I was gifted…linguisticly, anyway (Gee…my spelling certainly doesn’t show it…).

Which meant, I was bored to tears most of the time in school, since I was already in the highest level classes available.

::Sigh::

Ahh, the good ol’ days of school once again. I remember when I lived in Denver, I went through the “Gifted & Talented” program up until fifth grade, when my family moved to Ohio. I don’t remember a whole lot about the program, but one thing that sticks out in my head was this: All of us were given a sheet with a hundred easy multiplication problems on it. The idea was to get it done as fast as you could and get all the problems right. I had the fastest time with 36 seconds. Nobody had beaten it when I left, that I know of, anyway. As for middle school, we had advanced classes. They were a bit more challenging than the regular classes and a whole lot more fun. More projects and field trips. Those were fun. Silent_Rob, I think you’re thinking about the AP (Advanced Placement) classes. Those kinds of classes make your head spin if you’re not used to it. Well, there’s my two cents worth. Bye for now!

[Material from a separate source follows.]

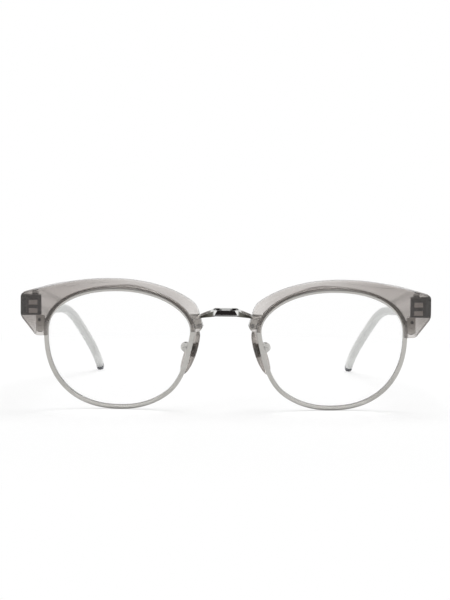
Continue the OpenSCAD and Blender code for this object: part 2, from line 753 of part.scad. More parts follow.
module hinge_screw() {
    color("dimgray") in_front() translate([axis_x, axis_d, hinge_v + hinge_h / 2 - knuckle_gap / 2])
        screw(hinge_screw_r, hinge_h - knuckle_gap, hinge_head_r, hinge_head_h);
}

module leaf() {
    inner = -temple_t / 2;
    at_temple() {
        block([inner, leaf_start, -leaf_h / 2], [inner + plate_t, leaf_start + leaf_len, leaf_h / 2]);
        block([inner + plate_t / 2, leaf_start + leaf_len - tang_len, -core_h / 2],
            [core_t / 2, leaf_start + leaf_len, core_h / 2]);
    }
}

module temple_hinge() {
    color("dimgray") in_front() difference() {
        union() {
            leaf();
            for (i = [1:2:knuckles - 1]) {
                knuckle(i);
                translate([0, 0, hinge_v + (i - knuckles / 2) * knuckle_h])
                    block([axis_x, axis_d, knuckle_gap / 2],
                        [temple_inner_x + bond, axis_d + knuckle_r, knuckle_h - knuckle_gap / 2]);
            }
        }
        translate([axis_x, axis_d, hinge_v - hinge_h]) cylinder(h = 2 * hinge_h, r = hinge_screw_r + pivot_fit);
    }
}

// ---- temples
function temple_down(s) = temple_drop
    + min(bend_angle, max(0, (s - temple_straight) / bend_radius * 180 / PI));

// How far the temple has turned inwards at a distance along it, and its angle there
function temple_inset(s) = tip_inset * ease((s - inset_from) / inset_span) / ease((temple_len - inset_from) / inset_span);
function temple_turn(s) = atan((temple_inset(s + 1) - temple_inset(s - 1)) / 2);

// Middle of the temple at a distance along it, in the frame of the front
function temple_mid(s) = let(
        straight = min(s, temple_straight), a = temple_down(s), ear = max(0, s - temple_straight - arc_len)
    ) [
        temple_x - temple_inset(s),
        temple_start_d + straight * cos(temple_drop) + bend_radius * (sin(a) - sin(temple_drop)) + ear * cos(a),
        hinge_v - straight * sin(temple_drop) - bend_radius * (cos(temple_drop) - cos(a)) - ear * sin(a)
    ];

function temple_half_h(s) = s < temple_straight + arc_len / 2
    ? mix(temple_h, temple_waist_h, pow(s / (temple_straight + arc_len / 2), waist_power)) / 2
    : mix(temple_waist_h, temple_tip_h, ease((s - temple_straight - arc_len / 2) / ear_len)) / 2;
function temple_half_t(s) = mix(temple_t, temple_tip_t, s / temple_len) / 2;

// Cross-section at a distance along the temple; the butt end is square to the front
function temple_ring(s, h, t, edge) = let(
        a = temple_down(s), b = temple_turn(s), e = edge * min(1, t / temple_half_t(s)),
        up = s == 0 ? [0, 0, 1 / cos(a)] : [0, sin(a), cos(a)],
        out = s == 0 ? [1, 0, 0] : [cos(b), sin(b) * cos(a), -sin(b) * sin(a)]
    ) [for (p = [[t, e - h], [t, h - e], [t - e, h], [e - t, h], [-t, h - e], [-t, e - h], [e - t, -h], [t - e, -h]])
        temple_mid(s) + p.x * out + p.y * up];

function steps_between(from, to, n) = [for (i = [0:n - 1]) mix(from, to, i / n)];

module temple() {
    body_len = temple_len - end_block;
    places = concat(
        steps_between(0, temple_straight, straight_steps),
        steps_between(temple_straight, temple_straight + arc_len, arc_steps),
        steps_between(temple_straight + arc_len, body_len, ear_steps),
        [body_len]
    );
    color("lightgray") in_front() difference() {
        skin([for (s = places) temple_ring(s, temple_half_h(s), temple_half_t(s), temple_edge)]);
        leaf();
        core_shape(core_fit);
    }
}

// The wire, or with room round it the bore that holds it, which opens into the plate's seat
module core_shape(room) {
    last = temple_len - core_margin;
    places = concat(
        steps_between(core_start - (room > 0 ? bond : 0), temple_straight, straight_steps),
        steps_between(temple_straight, temple_straight + arc_len, arc_steps),
        steps_between(temple_straight + arc_len, last, ear_steps),
        [last]
    );
    skin([for (s = places) let(
            a = temple_down(s), b = temple_turn(s),
            up = [0, sin(a), cos(a)], out = [cos(b), sin(b) * cos(a), -sin(b) * sin(a)]
        ) [for (p = [[1, -1], [1, 1], [-1, 1], [-1, -1]])
            temple_mid(s) + p.x * (core_t / 2 + room) * out + p.y * (core_h / 2 + room) * up]]);
}

module core_wire() color("silver") in_front() core_shape(0);

module temple_end() {
    from = temple_len - end_block;
    places = concat([[from, 0]], [for (i = [0:round_steps]) let(k = 90 * i / round_steps)
        [temple_len - end_round + end_round * sin(k), end_round * (1 - cos(k))]]);
    color("dimgray") in_front() skin([for (p = places)
        temple_ring(p[0], temple_half_h(p[0]) - p[1], temple_half_t(p[0]) - p[1], temple_edge)]);
}

bridge();
rim();  // rim_left
mirrored() rim();  // rim_right
lens();  // lens_left
mirrored() lens();  // lens_right
rim_lock_upper();  // rim_lock_upper_left
mirrored() rim_lock_upper();  // rim_lock_upper_right
rim_lock_lower();  // rim_lock_lower_left
mirrored() rim_lock_lower();  // rim_lock_lower_right
rim_screw();  // rim_screw_left
mirrored() rim_screw();  // rim_screw_right
brow();  // brow_left
mirrored() brow();  // brow_right
brow_tab();  // brow_tab_left
mirrored() brow_tab();  // brow_tab_right
brow_screw_outer();  // brow_screw_outer_left
mirrored() brow_screw_outer();  // brow_screw_outer_right
brow_screw_inner();  // brow_screw_inner_left
mirrored() brow_screw_inner();  // brow_screw_inner_right
pad_arm();  // pad_arm_left
mirrored() pad_arm();  // pad_arm_right
pad_screw();  // pad_screw_left
mirrored() pad_screw();  // pad_screw_right
nose_pad();  // nose_pad_left
mirrored() nose_pad();  // nose_pad_right
pad_insert();  // pad_insert_left
mirrored() pad_insert();  // pad_insert_right
front_hinge();  // front_hinge_left
mirrored() front_hinge();  // front_hinge_right
hinge_screw();  // hinge_screw_left
mirrored() hinge_screw();  // hinge_screw_right
temple_hinge();  // temple_hinge_left
mirrored() temple_hinge();  // temple_hinge_right
temple();  // temple_left
mirrored() temple();  // temple_right
core_wire();  // core_wire_left
mirrored() core_wire();  // core_wire_right
temple_end();  // temple_end_left
mirrored() temple_end();  // temple_end_right
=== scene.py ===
"""Browline eyeglasses on a white table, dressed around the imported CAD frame.

All lengths are metres in the frame of the CAD row: +X to the wearer's left, +Y back along the
temples, +Z up. Each pair of pieces is shaped once for the left side and mirrored for the right.
"""

import json
import math

import bmesh
import bpy
from bpy.props import FloatProperty, FloatVectorProperty, PointerProperty
from mathutils import Matrix, Vector


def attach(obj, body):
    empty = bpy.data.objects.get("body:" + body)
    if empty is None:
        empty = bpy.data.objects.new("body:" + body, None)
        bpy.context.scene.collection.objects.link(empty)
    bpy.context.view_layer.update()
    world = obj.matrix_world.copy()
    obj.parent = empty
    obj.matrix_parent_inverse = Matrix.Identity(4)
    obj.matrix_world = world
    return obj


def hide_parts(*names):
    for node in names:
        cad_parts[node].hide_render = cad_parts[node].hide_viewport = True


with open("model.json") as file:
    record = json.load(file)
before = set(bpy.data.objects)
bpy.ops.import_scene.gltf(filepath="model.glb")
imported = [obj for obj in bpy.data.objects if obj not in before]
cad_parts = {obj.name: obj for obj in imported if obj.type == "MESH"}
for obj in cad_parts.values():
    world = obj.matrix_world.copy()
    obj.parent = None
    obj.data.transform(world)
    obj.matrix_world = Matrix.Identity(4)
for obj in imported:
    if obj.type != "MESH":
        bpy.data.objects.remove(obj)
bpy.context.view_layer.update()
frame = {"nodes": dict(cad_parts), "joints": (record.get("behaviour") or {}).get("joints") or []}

bl_info = {
    "name": "Browline Eyeglasses",
    "version": (1, 0, 0),
    "blender": (4, 5, 0),
    "location": "View3D > Sidebar > Eyeglasses",
    "description": "Dresses the CAD frame of a pair of browline eyeglasses",
    "category": "Add Mesh",
}

MM = 0.001
# Pockets are this much smaller than what they hold, so that its edges are closed in
HAIR = 0.02 * MM
SIDES = (("left", 1), ("right", -1))


def linear(code):
    """An sRGB hex colour as linear red, green and blue."""
    parts = [int(code[i:i + 2], 16) / 255 for i in (1, 3, 5)]
    return tuple(p / 12.92 if p <= 0.04045 else ((p + 0.055) / 1.055) ** 2.4 for p in parts)


def size(name, description, millimetres):
    """A length that the user can change, given here in millimetres."""
    return FloatProperty(name=name, description=description, default=millimetres * MM, min=0,
                         unit="LENGTH", precision=5)


def turn(name, description, degrees):
    """An angle that the user can change, given here in degrees."""
    return FloatProperty(name=name, description=description, default=math.radians(degrees),
                         unit="ROTATION")


def colour(name, description, code):
    """A colour that the user can change, given here as sRGB hex."""
    return FloatVectorProperty(name=name, description=description, default=linear(code), size=3,
                               min=0, max=1, subtype="COLOR")


class FrontSizes(bpy.types.PropertyGroup):
    """Sizes of the lenses, rims and brows."""

    lens_width: size("Lens width", "Width of one lens, bevel included", 50.2)
    lens_height: size("Lens height", "Height of one lens, bevel included", 40.6)
    lens_rise: size("Lens rise", "Height of the lens above its widest line", 15.35)
    nose_cut: size("Nose cut", "How far the lens is cut back beside the nose pad", 1.25)
    lens_thickness: size("Lens thickness", "Thickness of the lens", 1.8)
    lens_bevel: size("Lens bevel", "How far the bevel stands out of the lens edge", 0.4)
    base_radius: size("Base curve", "Radius of the curve that lens, rim and brow follow", 160)
    lens_gap: size("Nose gap", "Distance between the two lenses", 23.2)
    wrap: turn("Wrap", "Angle at which each lens turns back towards its temple", 4)
    lean: turn("Lean", "Angle at which the front leans forward as it stands", 5)
    rim_width: size("Rim width", "Width of the rim, seen from the front", 1.6)
    rim_depth: size("Rim depth", "Depth of the rim, front to back", 2.6)
    rim_rounding: size("Rim rounding", "Rounding of the rim's outer edges", 0.55)
    brow_bevel: size("Brow bevel", "Width of the bevel along the top of the brow", 1.4)
    brow_lip: size("Brow lip", "Thickness of the lip that covers the rim", 1.6)


class BridgeSizes(bpy.types.PropertyGroup):
    """Sizes of the bridge bar."""

    height: size("Height", "Height of the bar at its middle", 2.8)
    end_height: size("End height", "Height of the bar beside each brow", 1.4)
    thickness: size("Thickness", "Thickness of the bar, front to back", 2)
    bow: size("Bow", "How far the bar bows forward of the rims", 2.2)
    rise: size("Rise", "Height of the bar's middle above the lens's widest line", 8.35)
    sag: size("Sag", "How far the ends of the bar lie below its middle", 1.85)
    border: size("Border", "Width of the polished border round each sunk panel", 0.5)
    panel_depth: size("Panel depth", "Depth of the sunk panels", 0.3)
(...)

Thanks! I don’t feel so alone, now! I suffered the same fate. I started College three times, and quit three times. Whe someone asks me if I have a degree, I reply that I certainly do. I received the “third degree” for dropping out and never returning.

All in all though, I can generally handle life better than most oof my college-educated peers, since the PEAK (Pupils Excelling in Ability and Knowledge) program I was in through Junior high and part of high school strongly encouraged individual study. I have educated myself very well.